Not really true any more. Many of the newer databases (e.g. Mongo) and database-like systems (e.g. Elasticsearch) try to give a good default experience.


Since I don't know about current versions of MongoDB, and am genuinely interested, how does Mongo know how much memory to use as an example?

Typically with PostgreSQL, you have to expand the defaults when running on modern server class hardware, so the engine uses enough RAM. Simply letting it use all RAM available can be problematic, since the DB engine and OS have to fight for cache, etc.

Java based systems like Elastic might still need JVM tuning, especially with a distributed platform like ES, which might be run in a large number of small machines, a smaller number of large machines, or containers.


You are exactly right. You must adjust the java heap size on Elasticsearch.


Postgres is configured extremely conservatively by default. While it isn't reasonable to spend time tweaking each database, at least running pgtune would be reasonable for Postgres.


I think it's definitely reasonable to tune important production databases.

But for many people databases have become commodity applications that they install and then forget. So even in reality not all installments will be properly tuned.


Who does this?!

I know it happens because I inherit them often. But seriously knock it off.

Errrrr. Better yet don’t, job stability.

Nothing to see here. Move along.


Which is why many apps are slow... People search for a new toy, rather than learn what they already have.

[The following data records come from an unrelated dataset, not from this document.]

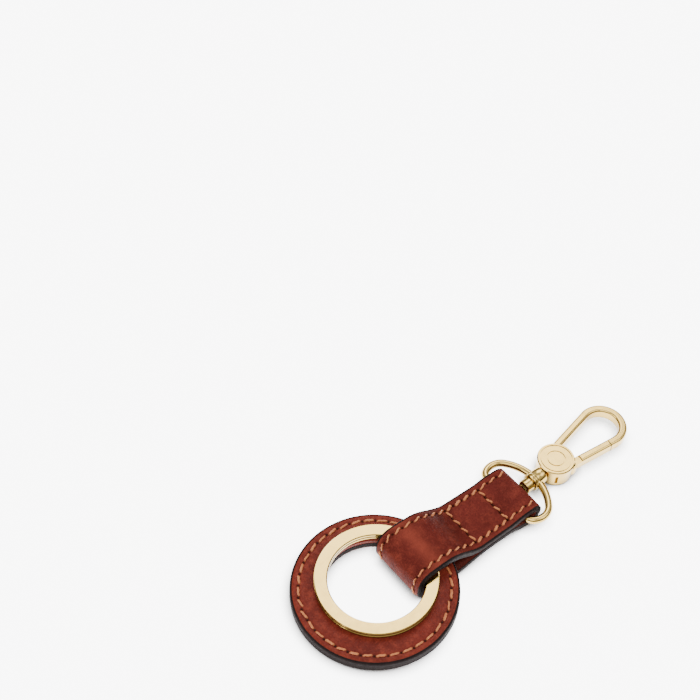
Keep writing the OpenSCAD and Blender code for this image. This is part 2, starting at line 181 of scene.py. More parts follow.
def paint_material():
    m = Nodes("edge_paint")
    colour = m.mix(m.noise(800, 3), (0.0045, 0.0028, 0.0028, 1), (0.0095, 0.0062, 0.0062, 1))
    m.link(colour, "Base Color")
    m.link(m.ramp(m.noise(1500, 2), 0.3, 0.7, 0.55, 0.72), "Roughness")
    m.link(m.bump(m.noise(1300, 3), 0.3, 0.0001), "Normal")
    m.set(Specular_IOR_Level=0.03)
    return m.material


def thread_material():
    m = Nodes("thread")
    colour = m.mix(m.noise(2400, 2), (0.21, 0.058, 0.019, 1), (0.40, 0.143, 0.056, 1))
    # Painted shade: the thread darkens towards its ends, where it sinks into the awl holes
    colour = m.mix(m.attribute("painted_shade"), colour, (0.10, 0.032, 0.014, 1))
    m.link(colour, "Base Color")
    m.link(m.ramp(m.noise(3000, 2), 0.3, 0.7, 0.5, 0.68), "Roughness")
    m.link(m.bump(m.noise(9000, 2), 0.4, 0.00005), "Normal")
    m.set(Specular_IOR_Level=0.15)
    return m.material


def metal_material(name, base, worn, rough):
    m = Nodes(name)
    m.set(Metallic=1.0)
    m.link(m.mix(m.noise(160, 3), base, worn), "Base Color")
    m.link(m.ramp(m.noise(420, 3), 0.3, 0.7, rough * 0.75, rough * 1.35), "Roughness")
    m.link(m.bump(m.noise(260, 2), 0.06, 0.0002), "Normal")
    return m.material


STRAP_LEATHER = leather_material("strap_leather", (0.041, 0.0066, 0.0052, 1), (0.075, 0.0125, 0.0094, 1),
                                 (0.155, 0.030, 0.0180, 1), 0.34, 1.045)
DISC_LEATHER = leather_material("disc_leather", (0.054, 0.0068, 0.0044, 1), (0.100, 0.0128, 0.0074, 1),
                                (0.205, 0.036, 0.0190, 1), 0.38, 1.13)
LINING = leather_material("lining", (0.030, 0.0045, 0.003, 1), (0.055, 0.009, 0.006, 1),
                          (0.085, 0.015, 0.008, 1), 0.5, 1.12)
PAINT = paint_material()
THREAD = thread_material()
GOLD = metal_material("gold_metal", (0.42, 0.284, 0.080, 1), (0.38, 0.254, 0.069, 1), 0.14)
STEEL = metal_material("spring_steel", (0.55, 0.55, 0.57, 1), (0.48, 0.48, 0.50, 1), 0.25)


# ---------------------------------------------------------------- meshes
# The lowest any piece reaches, in millimetres above the table
TABLE_GAP = 0.01


def grid_faces(n, m, around=True, base=0):
    """Faces of an n by m grid of points that closes on itself across, and along if around."""
    i = np.arange(n if around else n - 1)[:, None]
    j = np.arange(m)[None, :]
    ahead = (i + 1) % n
    beside = (j + 1) % m
    quads = np.stack([i * m + j, i * m + beside, ahead * m + beside, ahead * m + j], -1)
    return (quads.reshape(-1, 4) + base).tolist()


def make_piece(name, points, faces, material, masks=()):
    """A smooth closed mesh from points in millimetres, pressed flat where it meets the table."""
    points = np.array(points)
    points[:, 2] = np.maximum(points[:, 2], TABLE_GAP)
    data = bpy.data.meshes.new(name)
    data.from_pydata((points * MM).tolist(), [], faces)
    for key, values in dict(masks).items():
        layer = data.attributes.new(key, "FLOAT", "POINT")
        layer.data.foreach_set("value", np.asarray(values, np.float32).ravel())
    bm = bmesh.new()
    bm.from_mesh(data)
    bmesh.ops.recalc_face_normals(bm, faces=bm.faces)
    bm.to_mesh(data)
    bm.free()
    data.polygons.foreach_set("use_smooth", [True] * len(data.polygons))
    data.materials.append(material)
    piece = bpy.data.objects.new(name, data)
    bpy.context.scene.collection.objects.link(piece)
    return piece


def bell(x, width):
    return np.exp(-(x / width) ** 2)


def waves(a, b, size, count=14):
    """Smooth seeded unevenness of about +-1 over a surface; size is its length in millimetres."""
    total = np.zeros(np.broadcast(a, b).shape)
    for _ in range(count):
        turn, phase = rng.uniform(0, 2 * np.pi, 2)
        rate = 2 * np.pi / size * rng.uniform(0.5, 1.3)
        total += np.sin(rate * (a * np.cos(turn) + b * np.sin(turn)) + phase)
    return total / math.sqrt(count)


# ---------------------------------------------------------------- the strap's shape, in millimetres
FLEX_X = joint_place("strap_bend")[0]
BAR_X, D_RING_Y, BAR_Z = joint_place("d_ring_swing")
D_RING_DEPTH = joint_place("hook_swivel")[0] - BAR_X
# The other places along X count from the split ring's centre
RING_X = FLEX_X - 30.5
RING_ROW_X = RING_X + 28.1
HOOK_ROW_X = RING_X + 39.6
RING_END_X = RING_X + 6.1
HOOK_END_X = RING_X + 50.6
ARCH_START_X = RING_X + 18.5
ARCH_LAST_X = RING_X + 39
LOOP_CREST_X = RING_X + 15.4
FIRM_FOLD_X = RING_X + 17
# Painted highlight on the ring loop's crest, and painted shade on the slope after it: where they lie along X
PAINTED_HIGHLIGHT_X = RING_X + 13
SHADED_X = RING_X + 23.5
STRAP_W_RING = 17.3
STRAP_W_HOOK = 15.8
LEATHER_T = 1.1
LINING_T = 0.9
RUN_T = LEATHER_T + LINING_T
SEAM_GAP = 0.15
UPPER_IN = RUN_T + SEAM_GAP
ARCH_H = 1.6
POCKET_R = BAR_Z - RUN_T
FOLD_R = 1.7
FOLD_X = RING_END_X + RUN_T + FOLD_R
LOOP_TOP = RUN_T + 7.15
POCKET_X = HOOK_END_X - RUN_T - POCKET_R
STEP = 0.2
EASING_PASSES = 70


def swell(x, a, b):
    """A smooth rise from 0 at a to 1 at b."""
    return (1 - np.cos(np.pi * np.clip((x - a) / (b - a), 0, 1))) / 2


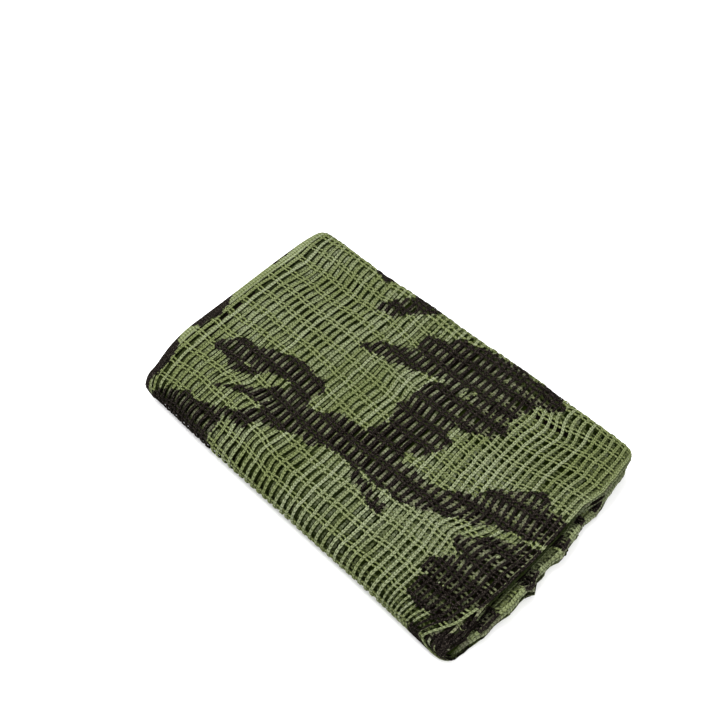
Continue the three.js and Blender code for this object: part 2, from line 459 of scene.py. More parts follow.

> But for many people databases have become commodity applications that they install and then forget.

It seems unlikely to me that this group of people would reach benchmark posts.


People using them that way probably don't care about performance very much, though.


Lies, damn lies, and benchmarks. Using default configuration invalidates the result at best, at worst it's knowingly misleading.

Why? Because nobody who cares about performance runs their database with default configuration. Plus some databases, like PostgreSQL are well known to have very conservative settings. So benchmarking with the defaults like that is knowingly trying to make your product look better than it is. You didn't know? Then what are you doing benchmarking databases?!?

Seriously, this is shady as hell.


But which default database configuration has a reasonable tuning to run a benchmark?